More than Retail Price

A study released in 2016 by Deloitte, the Food Marketing Insti­tute, and the Grocery Manufacturers Association shows that more than half of Americans surveyed weigh “evolving driv­ers” in their purchasing decisions—health and wellness, safety, social impact experience, and transparency—in addition to the traditional drivers of taste, price, and convenience.

“Price is always going to be important; so is quality. But what we’re seeing here is a shift from value to values,” says Tom Compernolle, principal in the retail practice at Deloitte Consulting. “Some chains have hired registered dietitians to provide food and nutrition information. Others have showed innovation in their organic private-label programs. Even dollar stores and other small-store formats use signage to drive home environmental and health and wellness messaging.”

Jack Ringquist, global leader of consumer products at Deloitte, says today’s supermarket shoppers behave differently than even 3 years ago—and their preferences are becoming more fragmented than the food industry may have anticipated. “At one time health and wellness might have been considered outlying values,” he says, but “that’s no longer true. Technology has made information so pervasive that shoppers are making more informed choices about the foods they eat.”

Viewpoints differ when the conversation turns to Millen- nials, and the changes this cohort are likely to spur in the chan­nel. Still, whether folks argue that they’ll abandon traditional supermarkets or drag them kicking and screaming into the next decade, there remain a few truisms. Millennials do not have a reputation for loading up their pantry; they’re more inclined to think about what they’re going to eat when they get hungry. The idea of three traditional meals a day doesn’t mesh with their lifestyle; sometimes a protein bar is just right for breakfast, and on other days it’s perfect for dinner.

“Millennials don’t bring a lot of preconceived notions about foods and meals to the table,” says Phil Lempert, food industry analyst. “They like the idea of buying meats at a butcher shop. They are passionate about food but short on time, so home delivery and meal kits suit them fine. They’re changing the dynamics of food retailing because they’re not encumbered by all the reasons why they can’t” do things differently.

“The reinvention happening in this space is being driven by the consumer[s]. They’ve pushed the traditional supermarket operators to ask themselves, ‘How can I be iconic and differ­ent?”’ says Farla Efros, president of HRC Advisory, Hilco’s global retail advisory practice. “Consumers are … time-starved, they like online ordering, they prefer to pick [food] up at the store on the way home from wherever. It’s up to the traditional supermarkets to figure out how to make that happen.”

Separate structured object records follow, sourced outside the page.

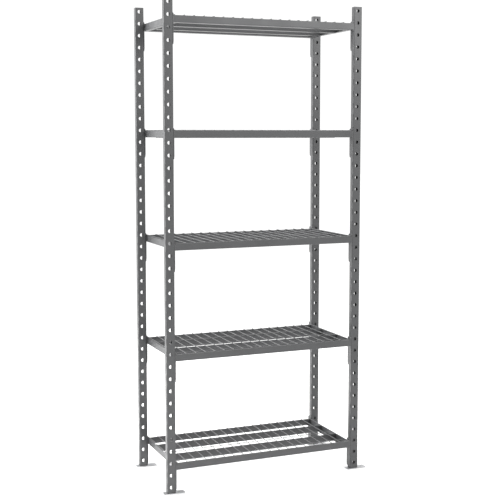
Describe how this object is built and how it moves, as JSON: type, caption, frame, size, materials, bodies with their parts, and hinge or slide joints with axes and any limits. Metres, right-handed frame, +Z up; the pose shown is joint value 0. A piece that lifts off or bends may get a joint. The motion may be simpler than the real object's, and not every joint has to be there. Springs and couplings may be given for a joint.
{
  "type": "boltless steel shelving unit",
  "caption": "Free-standing boltless steel shelving: perforated C-section posts on foot plates, hook-in steel frames and lift-out wire mesh decks",
  "frame": {"origin": "on the floor, at the middle of the footprint (foot plates and corner brackets included)", "axes": "+Z up, +Y from the front (holed faces) to the back, +X to the right seen from the front"},
  "size_m": [0.93, 0.418, 1.995],
  "materials": {
    "grey_paint": "semi-gloss dark grey powder coat on rolled steel",
    "wire_paint": "semi-gloss dark grey powder coat on drawn wire",
    "plated_steel": "dull zinc-plated sheet"
  },
  "bodies": {
    "frame": {"front_left_post": "grey_paint", "front_right_post": "grey_paint", "rear_left_post": "grey_paint", "rear_right_post": "grey_paint", "front_left_foot_plate": "plated_steel", "front_right_foot_plate": "plated_steel", "rear_left_foot_plate": "plated_steel", "rear_right_foot_plate": "plated_steel", "shelf_1_front_beam": "grey_paint", "shelf_1_rear_beam": "grey_paint", "shelf_1_left_side_beam": "grey_paint", "shelf_1_right_side_beam": "grey_paint", "shelf_1_front_support_channel": "grey_paint", "shelf_1_rear_support_channel": "grey_paint", "shelf_1_corner_brackets": "grey_paint", "shelf_2_front_beam": "grey_paint", "shelf_2_rear_beam": "grey_paint", "shelf_2_left_side_beam": "grey_paint", "shelf_2_right_side_beam": "grey_paint", "shelf_2_front_support_channel": "grey_paint", "shelf_2_rear_support_channel": "grey_paint", "shelf_2_corner_brackets": "grey_paint", "shelf_3_front_beam": "grey_paint", "shelf_3_rear_beam": "grey_paint", "shelf_3_left_side_beam": "grey_paint", "shelf_3_right_side_beam": "grey_paint", "shelf_3_front_support_channel": "grey_paint", "shelf_3_rear_support_channel": "grey_paint", "shelf_3_corner_brackets": "grey_paint", "shelf_4_front_beam": "grey_paint", "shelf_4_rear_beam": "grey_paint", "shelf_4_left_side_beam": "grey_paint", "shelf_4_right_side_beam": "grey_paint", "shelf_4_front_support_channel": "grey_paint", "shelf_4_rear_support_channel": "grey_paint", "shelf_4_corner_brackets": "grey_paint", "shelf_5_front_beam": "grey_paint", "shelf_5_rear_beam": "grey_paint", "shelf_5_left_side_beam": "grey_paint", "shelf_5_right_side_beam": "grey_paint", "shelf_5_front_support_channel": "grey_paint", "shelf_5_rear_support_channel": "grey_paint", "shelf_5_corner_brackets": "grey_paint"},
    "deck_1": {"shelf_1_wire_deck": "wire_paint"},
    "deck_2": {"shelf_2_wire_deck": "wire_paint"},
    "deck_3": {"shelf_3_wire_deck": "wire_paint"},
    "deck_4": {"shelf_4_wire_deck": "wire_paint"},
    "deck_5": {"shelf_5_wire_deck": "wire_paint"}
  },
  "joints": [
    {"name": "lift_deck_1", "type": "slide", "parent": "frame", "child": "deck_1", "axis": [0, 0, 1], "range_m": [0, 0.12]},
    {"name": "lift_deck_2", "type": "slide", "parent": "frame", "child": "deck_2", "axis": [0, 0, 1], "range_m": [0, 0.12]},
    {"name": "lift_deck_3", "type": "slide", "parent": "frame", "child": "deck_3", "axis": [0, 0, 1], "range_m": [0, 0.12]},
    {"name": "lift_deck_4", "type": "slide", "parent": "frame", "child": "deck_4", "axis": [0, 0, 1], "range_m": [0, 0.12]},
    {"name": "lift_deck_5", "type": "slide", "parent": "frame", "child": "deck_5", "axis": [0, 0, 1], "range_m": [0, 0.12]}
  ]
}
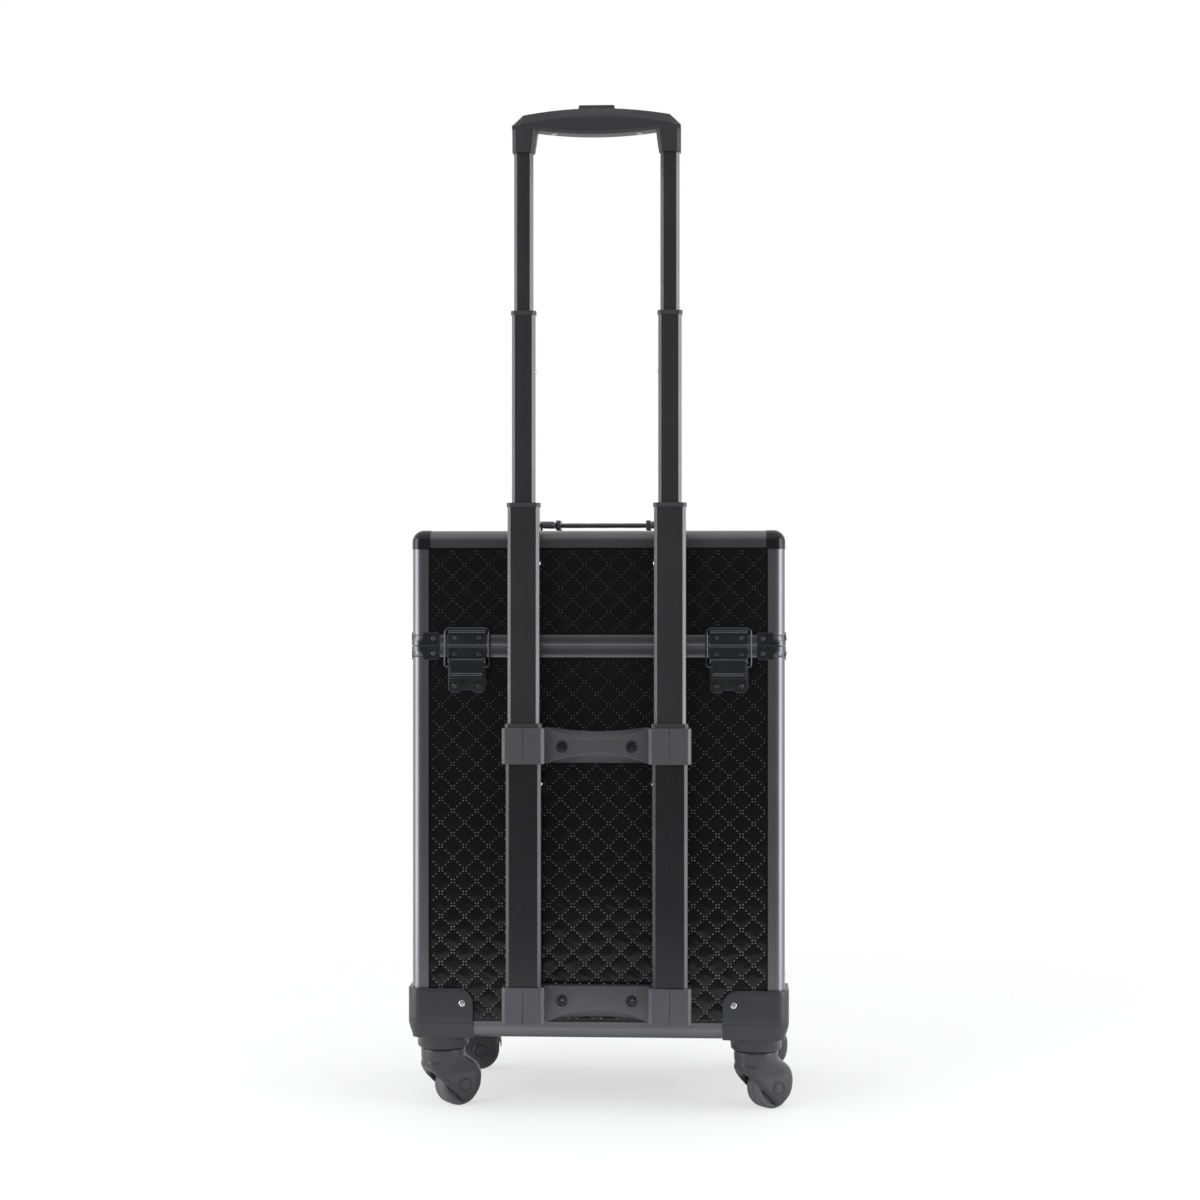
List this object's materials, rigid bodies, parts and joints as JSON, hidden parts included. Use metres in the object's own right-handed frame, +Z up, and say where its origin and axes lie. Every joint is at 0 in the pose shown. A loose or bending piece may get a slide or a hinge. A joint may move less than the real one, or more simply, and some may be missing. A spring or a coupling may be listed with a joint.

Prosper Insight and Analytics’ consumer research consis­tently shows that customers choose to shop at certain super­markets based on a handful of qualities: In order of importance, they are price, location, selection, quality, and fresh produce. Price is cited by 73 percent of shoppers, location by 70 per­cent. “Keep in mind that while new concepts and formats are springing up, nearly 20 percent of shoppers make Walmart their top choice for groceries—and price is the main driver,” says Phil Rist, principal and executive vice-president of strategy at Prosper. “At other stores, loyalty cards, fuel/gas rewards, and coupons could be significant drivers. The takeaway is really the need for marketers to understand what’s important to their cus­tomers—and what’s not—and to use that to carve their niche.” Because price is important to many shoppers, value super­markets such as Aldi can expect growth rates 55 percent higher than for premium chains and 228 percent higher than main­stream supermarkets.